For many people, professional sports is a serious business and should be taken seriously, especially by those who are taking part. Don't these young men and women — rich, talented and doing for a living what others have to squeeze into their few spare hours of the week — know how lucky they are? In a sporting culture where hard work, dedication and focus are eulogized every day, we don't seem to have time for intermittent genius anymore, or the star player who doesn't appear to take his team's fortunes as seriously as its fans do.
No one could be further from this culture of seriousness than Italian soccer player Mario Balotelli, whose move back to the English Premier League — joining Liverpool from AC Milan for about $26.6 million — was widely reported Thursday. He can be infuriating. Balotelli can sulk — on and off the field — and get red-carded acting in a petulant way. And he's been known to use a little too much force to question his coach's decisions during practice.
Despite all this, he's one of the most eccentric characters in sports and certainly the most outsized personality in soccer. If he can be immature and rash on the field, in his personal life this manifests itself as a child-like innocence that you can't help but warm to. After Balotelli moved to England to join Manchester City in 2010, the tabloid stories about his antics were so frequent and outlandish that myth and reality became impossible to separate. Did he really walk around Manchester one Christmas dressed as Santa Claus handing out money? (No.) When asked by police why he had £5,000 in cash in his car after crashing it, did he really reply "because I am rich"? (Maybe.) He definitely caused a fire at his home in 2011 by setting off fireworks in his bathroom, though, and even sits down for the occasional interview with musicians who last made a good record in the mid-'90s.
(The Genghis Khan quote he had tattooed to his chest? 100% real.)

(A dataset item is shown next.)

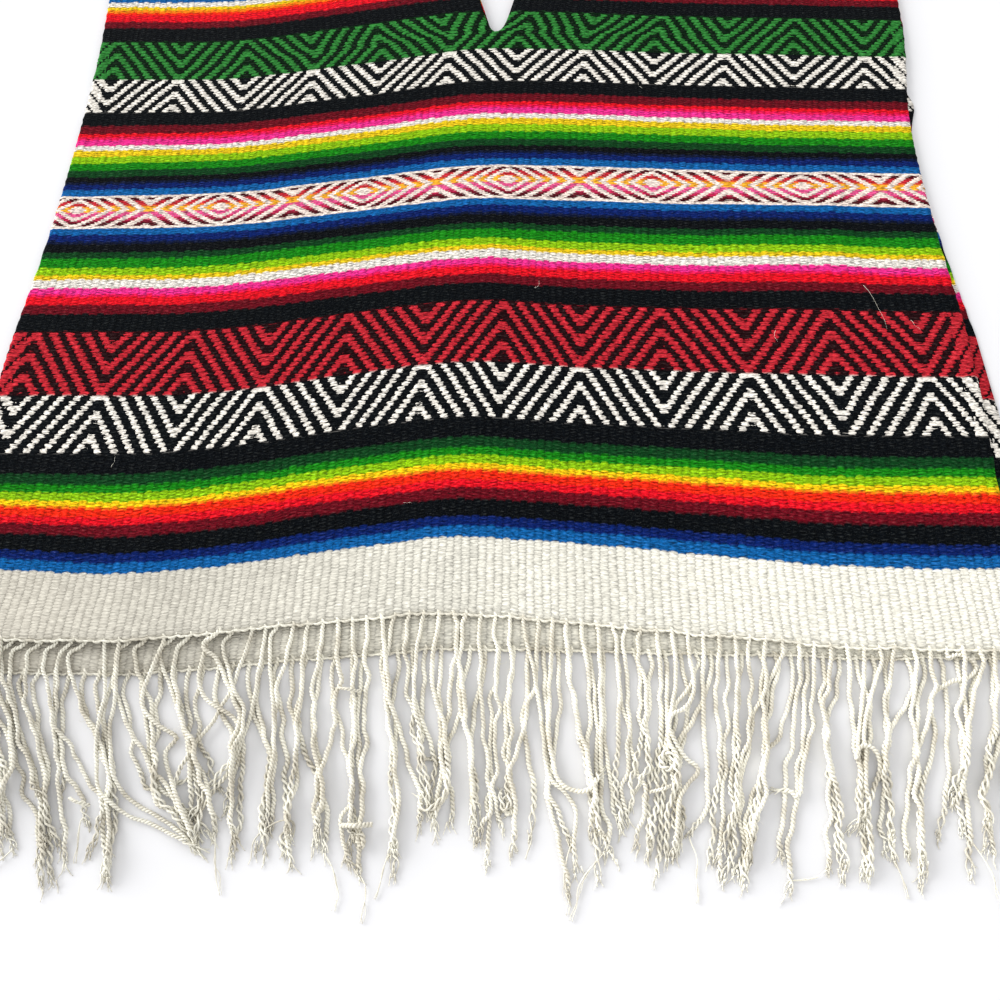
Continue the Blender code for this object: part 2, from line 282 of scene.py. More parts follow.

But he's about more than just a zany lifestyle. He conducts himself in a way that other modern soccer players — who are media-trained to within an inch of their lives — wouldn't dare to. In April, for example, he overheard former pros working post-game for the Sky Italia TV network criticizing him after a 2-0 loss to Roma. Instead of obeying the professional norm and keeping quiet, Balotelli went on live TV to tell Zvonimir Boban, Giancarlo Marocchi and Christian Panucci, to their faces, that they did not "understand anything about football".

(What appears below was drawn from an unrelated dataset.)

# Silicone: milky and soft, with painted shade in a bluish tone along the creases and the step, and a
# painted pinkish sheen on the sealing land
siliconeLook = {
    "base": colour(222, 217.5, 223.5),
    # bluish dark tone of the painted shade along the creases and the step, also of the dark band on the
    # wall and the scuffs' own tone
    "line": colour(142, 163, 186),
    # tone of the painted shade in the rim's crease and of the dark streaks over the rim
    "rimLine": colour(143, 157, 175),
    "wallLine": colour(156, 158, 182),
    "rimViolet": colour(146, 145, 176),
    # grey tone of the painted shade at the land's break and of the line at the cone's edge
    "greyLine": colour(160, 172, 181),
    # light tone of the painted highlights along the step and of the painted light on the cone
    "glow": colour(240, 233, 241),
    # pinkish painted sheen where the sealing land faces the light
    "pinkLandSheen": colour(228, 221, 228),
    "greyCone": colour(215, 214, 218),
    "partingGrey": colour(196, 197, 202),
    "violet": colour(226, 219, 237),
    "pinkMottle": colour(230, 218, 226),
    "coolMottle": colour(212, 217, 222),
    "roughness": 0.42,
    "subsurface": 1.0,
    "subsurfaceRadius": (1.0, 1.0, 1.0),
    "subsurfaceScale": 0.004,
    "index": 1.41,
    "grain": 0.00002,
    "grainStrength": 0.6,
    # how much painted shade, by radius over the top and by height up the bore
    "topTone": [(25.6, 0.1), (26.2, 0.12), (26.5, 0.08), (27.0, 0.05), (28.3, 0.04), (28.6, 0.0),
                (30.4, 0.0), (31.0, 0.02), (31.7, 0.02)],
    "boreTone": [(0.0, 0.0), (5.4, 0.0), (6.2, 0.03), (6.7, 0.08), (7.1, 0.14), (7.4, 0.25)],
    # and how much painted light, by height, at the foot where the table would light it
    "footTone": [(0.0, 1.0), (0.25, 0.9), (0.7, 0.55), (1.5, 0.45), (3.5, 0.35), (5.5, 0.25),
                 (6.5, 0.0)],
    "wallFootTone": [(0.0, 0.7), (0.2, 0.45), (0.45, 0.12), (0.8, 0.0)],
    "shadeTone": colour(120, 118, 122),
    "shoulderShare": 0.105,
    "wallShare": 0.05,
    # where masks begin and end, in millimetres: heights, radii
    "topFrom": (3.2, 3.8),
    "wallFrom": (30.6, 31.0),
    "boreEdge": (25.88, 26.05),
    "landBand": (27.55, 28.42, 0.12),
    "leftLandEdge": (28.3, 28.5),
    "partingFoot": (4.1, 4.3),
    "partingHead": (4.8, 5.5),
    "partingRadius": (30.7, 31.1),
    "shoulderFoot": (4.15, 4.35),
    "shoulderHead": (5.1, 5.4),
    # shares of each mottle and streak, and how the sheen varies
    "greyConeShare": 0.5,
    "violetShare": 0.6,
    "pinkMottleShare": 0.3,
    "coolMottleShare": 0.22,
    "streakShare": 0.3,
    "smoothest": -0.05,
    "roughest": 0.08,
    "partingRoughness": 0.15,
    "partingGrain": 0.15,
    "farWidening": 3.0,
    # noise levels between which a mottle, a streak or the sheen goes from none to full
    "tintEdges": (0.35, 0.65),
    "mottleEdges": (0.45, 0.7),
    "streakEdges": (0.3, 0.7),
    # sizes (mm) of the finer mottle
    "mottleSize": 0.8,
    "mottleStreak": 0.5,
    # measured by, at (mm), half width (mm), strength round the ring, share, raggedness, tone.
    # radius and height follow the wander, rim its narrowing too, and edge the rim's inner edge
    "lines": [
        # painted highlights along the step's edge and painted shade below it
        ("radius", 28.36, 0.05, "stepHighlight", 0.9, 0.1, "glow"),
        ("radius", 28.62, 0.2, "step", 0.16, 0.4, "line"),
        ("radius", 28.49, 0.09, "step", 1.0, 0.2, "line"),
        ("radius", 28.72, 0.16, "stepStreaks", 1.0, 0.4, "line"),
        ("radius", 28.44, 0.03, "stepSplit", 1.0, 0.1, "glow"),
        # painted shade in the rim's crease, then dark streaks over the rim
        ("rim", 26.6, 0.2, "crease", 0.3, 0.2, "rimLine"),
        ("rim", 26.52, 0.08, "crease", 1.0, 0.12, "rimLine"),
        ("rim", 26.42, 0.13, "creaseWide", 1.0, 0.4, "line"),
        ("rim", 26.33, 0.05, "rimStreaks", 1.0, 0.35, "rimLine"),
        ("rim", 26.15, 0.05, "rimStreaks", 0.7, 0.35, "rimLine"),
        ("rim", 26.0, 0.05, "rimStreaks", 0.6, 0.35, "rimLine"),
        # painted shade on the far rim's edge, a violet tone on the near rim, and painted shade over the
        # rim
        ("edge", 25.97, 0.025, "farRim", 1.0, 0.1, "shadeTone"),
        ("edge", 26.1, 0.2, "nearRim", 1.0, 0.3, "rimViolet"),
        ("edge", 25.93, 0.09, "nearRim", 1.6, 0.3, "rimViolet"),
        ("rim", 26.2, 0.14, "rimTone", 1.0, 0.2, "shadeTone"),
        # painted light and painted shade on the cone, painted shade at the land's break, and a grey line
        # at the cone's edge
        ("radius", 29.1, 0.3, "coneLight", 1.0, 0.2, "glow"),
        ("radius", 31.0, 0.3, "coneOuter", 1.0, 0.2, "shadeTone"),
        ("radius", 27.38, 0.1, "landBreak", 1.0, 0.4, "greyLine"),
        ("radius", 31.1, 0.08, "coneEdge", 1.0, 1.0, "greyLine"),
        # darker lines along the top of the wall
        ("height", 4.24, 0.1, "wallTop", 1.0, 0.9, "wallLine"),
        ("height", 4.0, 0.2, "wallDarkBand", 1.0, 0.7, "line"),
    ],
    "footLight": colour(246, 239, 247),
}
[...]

Born in Sicily to Ghanaian immigrants, Balotelli was fostered by a white family from the age of three. In a country that still has huge problems with racism, Balotelli has been dealt a great deal of racial abuse, even from his country's own fans at a national team training camp. The dignified and thoughtful way that he's dealt with repeated incidents of racism towards him has changed many people's perceptions of his personality.
With all this going on, it's sometimes easy to forget that Balotelli is still a supremely talented soccer player. Since moving to Milan from Manchester City in January 2013, he's scored 30 times in 54 appearances. His penalty taking is arguably the best in the game. And, at Euro 2012, he eliminated Germany from the competition with a goal that showed off his trademark power and taste for the dramatic.

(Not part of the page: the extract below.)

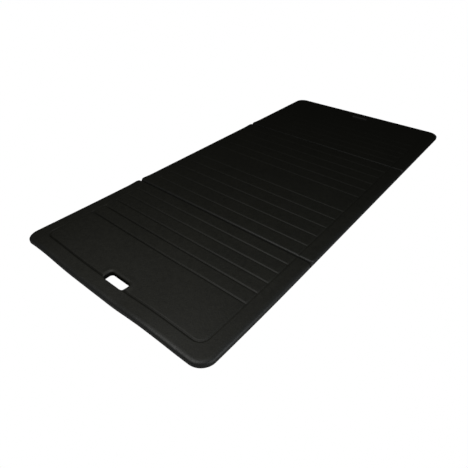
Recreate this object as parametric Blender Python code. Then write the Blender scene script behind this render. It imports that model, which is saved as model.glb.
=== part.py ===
"""Three-panel folding exercise mat of moulded closed-cell foam.

Each panel is a moulded top skin, a foam core and a moulded bottom skin. The
panels meet at two thin fold webs, close to the underside. The two end panels
have a hand slot. Grooves pressed in the top run across the panels, between the
sides of a border groove that follows the mat's edge.

Frame: origin at the centre of the underside, +X across the width, +Y along
the length from the near end to the far end, +Z up. Metres.
"""

import math
from typing import NamedTuple

import bmesh
import bpy

# ---------------------------------------------------------------- dimensions
WIDTH = 0.650            # mat width, along X
END_LENGTH = 0.397       # each end panel, end edge to fold line
MIDDLE_LENGTH = 0.606    # middle panel, fold line to fold line
THICKNESS = 0.015        # underside to top face

OUTER_CORNER_R = 0.038   # the mat's four corners
FOLD_TOP_CORNER_R = 0.008     # top skin corners at the fold lines
FOLD_BOTTOM_CORNER_R = 0.0034  # bottom skin corners at the fold lines
MIN_CORNER_R = 0.0016    # smallest corner of an inset outline
FOLD_HALF_GAP = 0.0036   # fold line to each panel's flank
GAP = 0.0003             # clearance between neighbouring pieces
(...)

Liverpool looks like a great move for him. With Luis Suarez gone to Barcelona, the Anfield club is in desperate need of a leading striker. And in contrast to his time at City — when he was competing for a starting spot with Sergio Aguero, Edin Dzeko, Carlos Tevez and others — he'll be the main man at Liverpool. Some might say that Liverpool are merely swapping one troublesome striker for another, but none of Balotelli's minor misdemeanors come anywhere near Suarez's track record of biting three separate opponents and racially abusing another. If manager Brendan Rodgers can embrace the madness, Liverpool might be where we see Balotelli at his best.